Most certainly, the rituals may have differed from one civilisation to the other, many a time, a leading cause of embarrassment for either of the parties at the dinner table (remember that classic scene from Benhur where a deep burp is all that is required to express the sense of deep fulfilment the dinner has left the guest with). So whether the rules spoke of diners sitting around the tables, or sitting cross-legged on the floor, table manners were sacrosanct and could scarcely be tinkered with. Of course, the rules may have been arbitrary and ridiculous. The point is that table manners, like any other social rules, were meant to make order out of what could have easily become mealtime mayhem.

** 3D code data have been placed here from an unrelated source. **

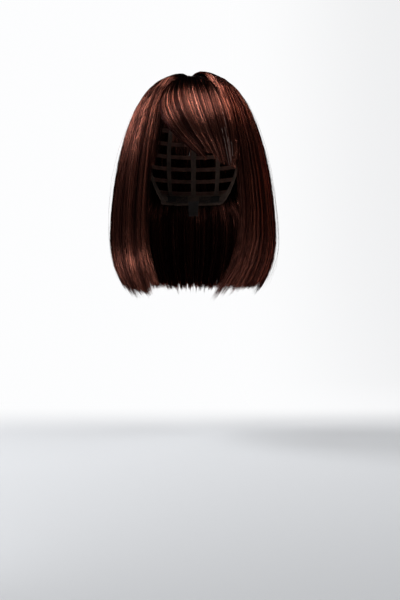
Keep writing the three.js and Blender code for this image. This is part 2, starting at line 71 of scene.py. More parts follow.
# In plan a lock runs to its widest place on an egg, and it tucks in again below it.
HALF_WIDTH = 124.5 * MM
FRONT_REACH, BACK_REACH = 102.7 * MM, 126 * MM
WIDEST_Z, HEM_Z, SPLIT_Z = -126 * MM, -212 * MM, 5 * MM  # the dome ends where the sides split off
DOME_POWER, DOME_SIDE, DOME_FRONT = 1.6, 0.32, 0.28  # of the curve over the dome
HEM_TUCK, NAPE_TUCK = 0.217, 0.13  # as shares of the widest reach
SIDE_SEAM = 128  # turn between the side and the back
UNDER_FRONT_TURN = 54  # where the under hair starts beside the face
CURTAIN_DEPTH = 24 * MM  # from the outer layer in to the under hair
NEAR_FACE_TURN, NEAR_FACE_SPAN = 34, 13  # where hair hangs nearest to the face, and how far round

# The left side's front lock curves in under the chin, from a height down over a fall.
FACE_SWEEP, SWEEP_TOP, SWEEP_FALL = 19 * MM, -100 * MM, 112 * MM

# Heights of the cut ends. Each side has two: beside the face, and a little further back. Up to a
# turn, the hair that the fringe covers is cut short at the cheek.
LEFT_HEMS, RIGHT_HEMS = (-221 * MM, -206 * MM), (-206 * MM, -213 * MM)
EAR_HEM, BACK_HEM = -199 * MM, -204 * MM
LEFT_CHEEK, LEFT_CHEEK_TURN = -20 * MM, 37.0
RIGHT_CHEEK, RIGHT_CHEEK_TURN = -28 * MM, 33.5

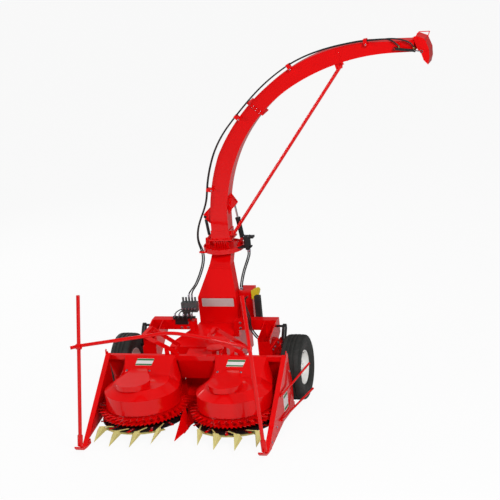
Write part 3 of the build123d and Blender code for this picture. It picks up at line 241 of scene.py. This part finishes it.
# name: (colour, its spread, scale of the clouds, roughness, its spread), other settings
LOOKS = {
    "red_paint": (((0.80, 0.0010, 0.0018), 0.04, 2.5, 0.40, 0.05),
                  dict(coat=0.6, grain=90, grain_strength=0.02, grain_depth=0.0001, specular=0.04)),
    "black_paint": (((0.014, 0.014, 0.015), 0.25, 9, 0.42, 0.08), dict(grain=500, specular=0.35)),
    "cream_paint": (((0.66, 0.60, 0.22), 0.07, 8, 0.40, 0.06), dict(grain=500, specular=0.35)),
    "rim_paint": (((0.88, 0.88, 0.85), 0.05, 7, 0.38, 0.06), dict(coat=0.1, grain=450, specular=0.4)),
    "tyre_rubber": (((0.022, 0.023, 0.021), 0.25, 12, 0.66, 0.10),
                    dict(grain=900, grain_strength=0.35, grain_depth=0.0004, specular=0.35)),
    "steel": (((0.42, 0.42, 0.43), 0.10, 20, 0.32, 0.08), dict(metallic=1.0, grain=800)),
    "chrome_rod": (((0.62, 0.62, 0.64), 0.03, 10, 0.10, 0.03), dict(metallic=1.0, grain=400, grain_strength=0.03)),
    "guard_yellow": (((0.72, 0.55, 0.02), 0.06, 10, 0.42, 0.06), dict(grain=500, specular=0.35)),
    "guard_black": (((0.018, 0.017, 0.017), 0.25, 14, 0.55, 0.10), dict(grain=700, grain_strength=0.3, specular=0.35)),
    "hose_rubber": (((0.012, 0.011, 0.011), 0.30, 40, 0.46, 0.10), dict(grain=1200, grain_strength=0.3, specular=0.4)),
    "valve_grey": (((0.10, 0.11, 0.11), 0.20, 25, 0.48, 0.10), dict(metallic=0.4, grain=700, grain_strength=0.3)),
    "zinc_plate": (((0.50, 0.49, 0.56), 0.10, 60, 0.28, 0.06), dict(metallic=1.0, grain=900)),
    "brass": (((0.62, 0.45, 0.16), 0.10, 60, 0.30, 0.06), dict(metallic=1.0, grain=900)),
    "plate_white": (((0.80, 0.80, 0.80), 0.03, 20, 0.40, 0.04), dict(grain=600, grain_strength=0.05, specular=0.3)),
    "band_green": (((0.016, 0.20, 0.055), 0.06, 20, 0.40, 0.04), dict(grain=600, grain_strength=0.05, specular=0.3)),
    "plate_silver": (((0.62, 0.62, 0.60), 0.04, 20, 0.36, 0.05), dict(metallic=0.3, grain=600, grain_strength=0.05)),
}
MATERIALS = {name: surface(name, *look, **more) for name, (look, more) in LOOKS.items()}


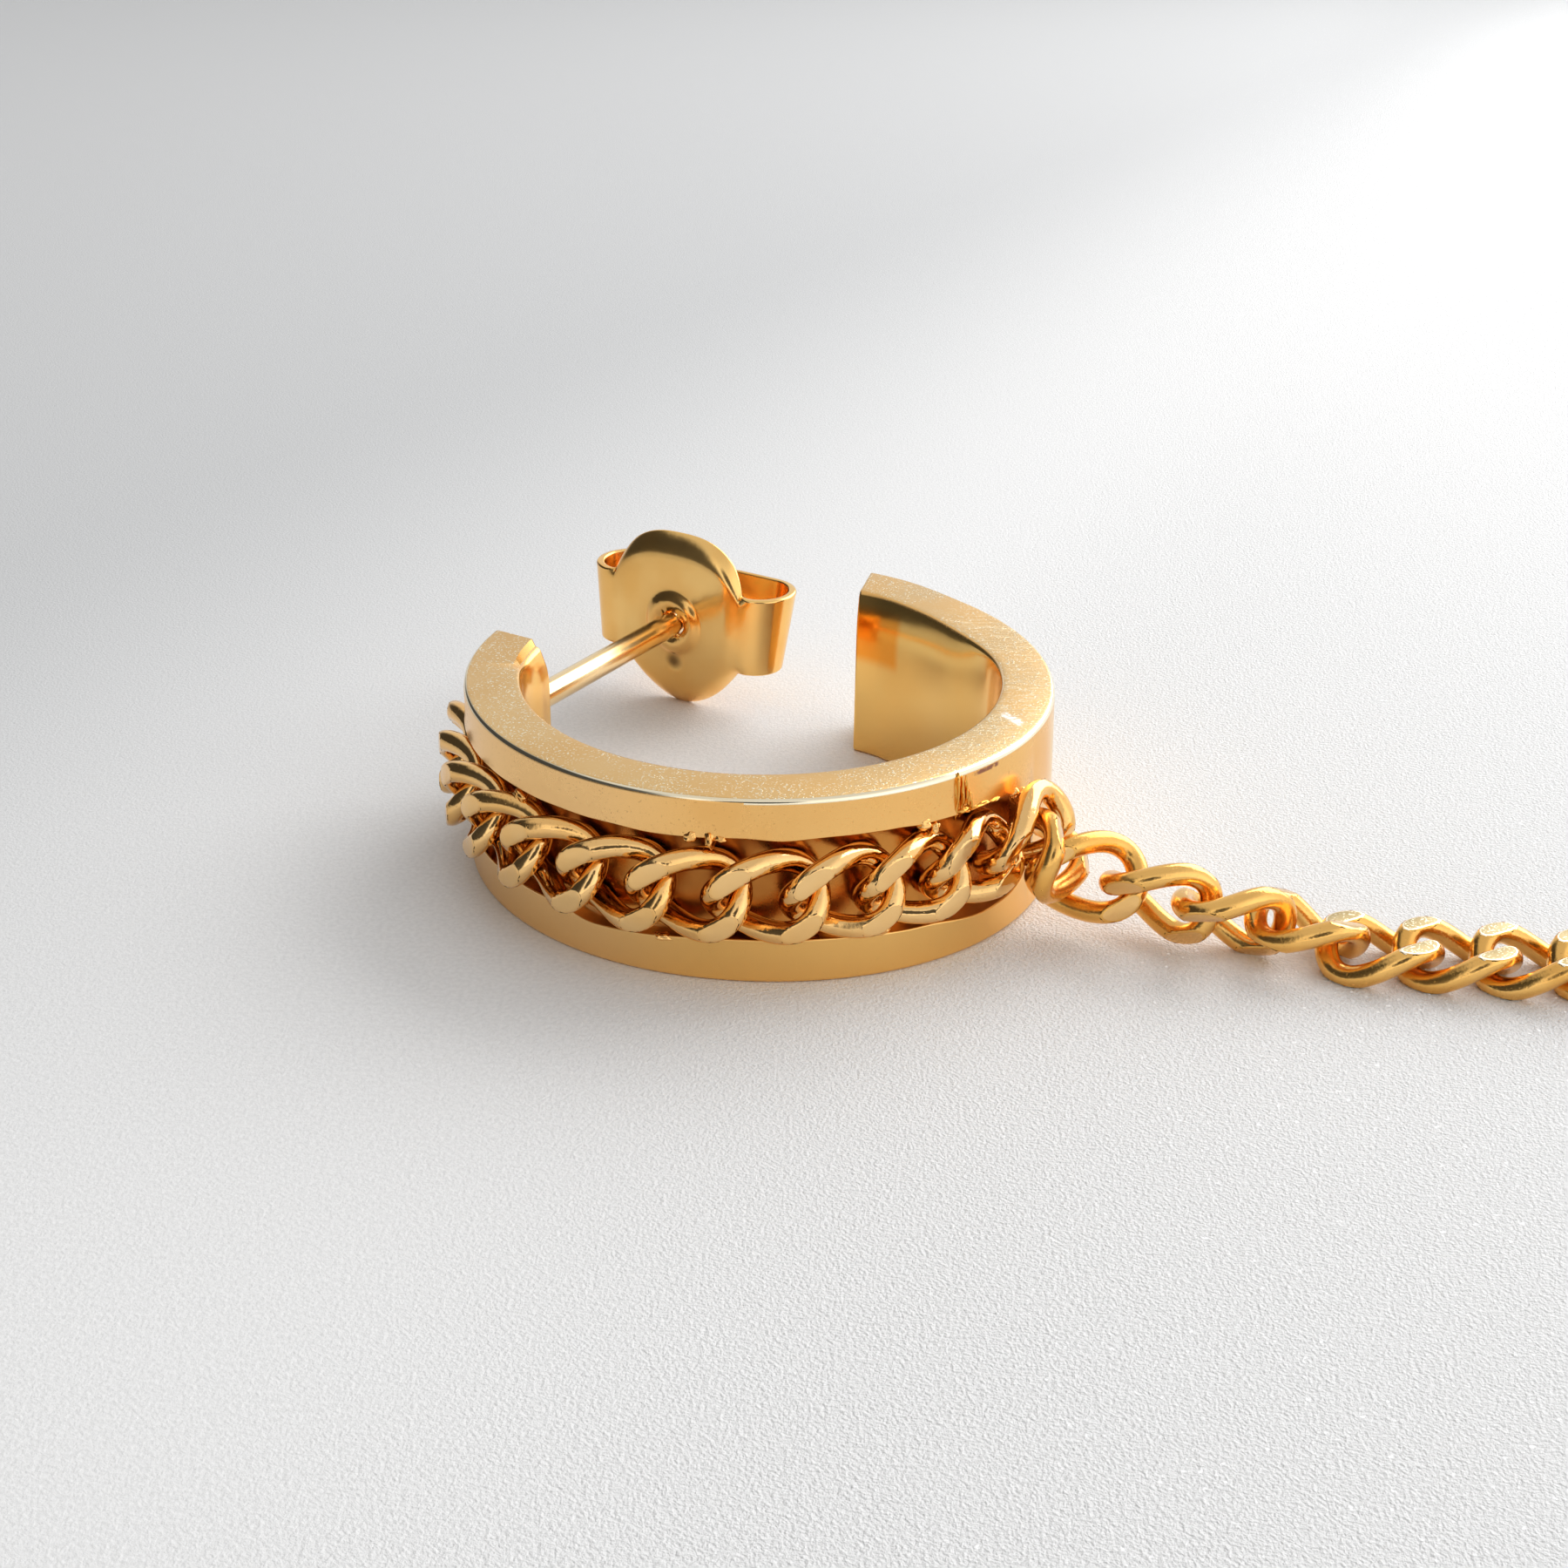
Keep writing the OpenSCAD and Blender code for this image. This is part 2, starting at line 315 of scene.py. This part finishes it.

Closer to our times, meticulous records have been maintained about the most elaborate table manners of the Europeans, most notably, the British. Like with everything else that's British, there is more sound and thunder associated with their mealtime fuss than the actual meal that finally gets ingested. From the decorum of polite conversation to no conversation to the not-so-musical clanking of the silverware on porcelain, the English table manners have been copied and caricatured the world over.

Yours truly learned the art of wielding a table knife and a fork on a chunk of meat quite late in her life, but managed to learn it the right way (though that still leaves preparations of fish out). And I am not ashamed to say this, but a meal without dipping all four fingers into the rice and curry still leaves me, how should I put it, …high and dry.

Traditionally, mealtimes have been a family activity (albeit more civilised than the uncouth brothers in the 1954 classic 'Seven Brides For Seven Brothers'!). Unfortunately, somewhere in the past decade, the focus shifted from food to entertainment, what one ate and how one ate becoming incidental. To be brutally honest, a lot of people today don't have table manners because they don't eat at the dining table. And you don't need manners when you are slumped on your couch in front of the TV.

You may argue that this is just one consequence of living in the Home of the Free - people can choose exactly how to eat. In a democratic order of existence, there are no artificial, aristocratic standards to dissuade people from eating in the bathrooms, or on the street, or in cars, or on the sofa, or on the floor with the dog. What are table manners anyway, if not a form of social control?

Do what your heart says while eating is alright, but it is important to remember that the others around may have a weak heart. Take the case of a daawat I attended this week. The biryani was good, the ambience was understated, the mood just right for a wonderful meal out. Not until the guests started eating.

There is a limit to how much a hungry tummy can tolerate. Rice plates being dug into as if the next several meals are doubtful, not caring to wait to see that the others sitting around you on the same table have also served themselves before attacking the food, unfortunate remnants of un-chewed food hanging around the corners of your lips (whiskers compound the visual assault), bones being scrunched, curry dribbling off the corner of the mouth and the creeks of your fingers, and four fingers at a time being licked clean. Lace it with the remnants of the bones being casually thrown into the 'bone plate' narrowly missing the dinner plate of the person sitting right in front of you, the sight was enough to make the most lion-hearted among us squeamish. On a full stomach, the threshold is even lesser. And believe me, a just-used table with food littered all over and a mammoth pile of the remains of the meal doesn't make for a pleasant sight.

Truth is, all formal rituals of the table (or the floor godi arrangement in our cultures) have been abandoned in the present times. Where has our basic etiquette gone? It is seen missing from office workstations that temporarily get converted into dining tables (however divine the lunch may have been, food particles strewn on your writing desk is an unwelcome sight); it is forgotten when people, unmindful of the effect it may have on the others around them, masticate or pick their teeth in full view of others, or slurp on tea and soup, or blow their nose at the table and spray jets of food while talking, and smoke and belch their blessings out in the face of others.

It is disheartening to find that table manners don't seem to be around much these days. In fact, most people are seemingly happier for the lack of it, and many more are outright brazen about their want of it. Celebrated as they may have been in the treatises of the Greek philosophers and of Confucious, in their demise, they remain unsung and forgotten.

Long live sloppiness. May the departed souls of mealtime poise and graciousness rest in peace.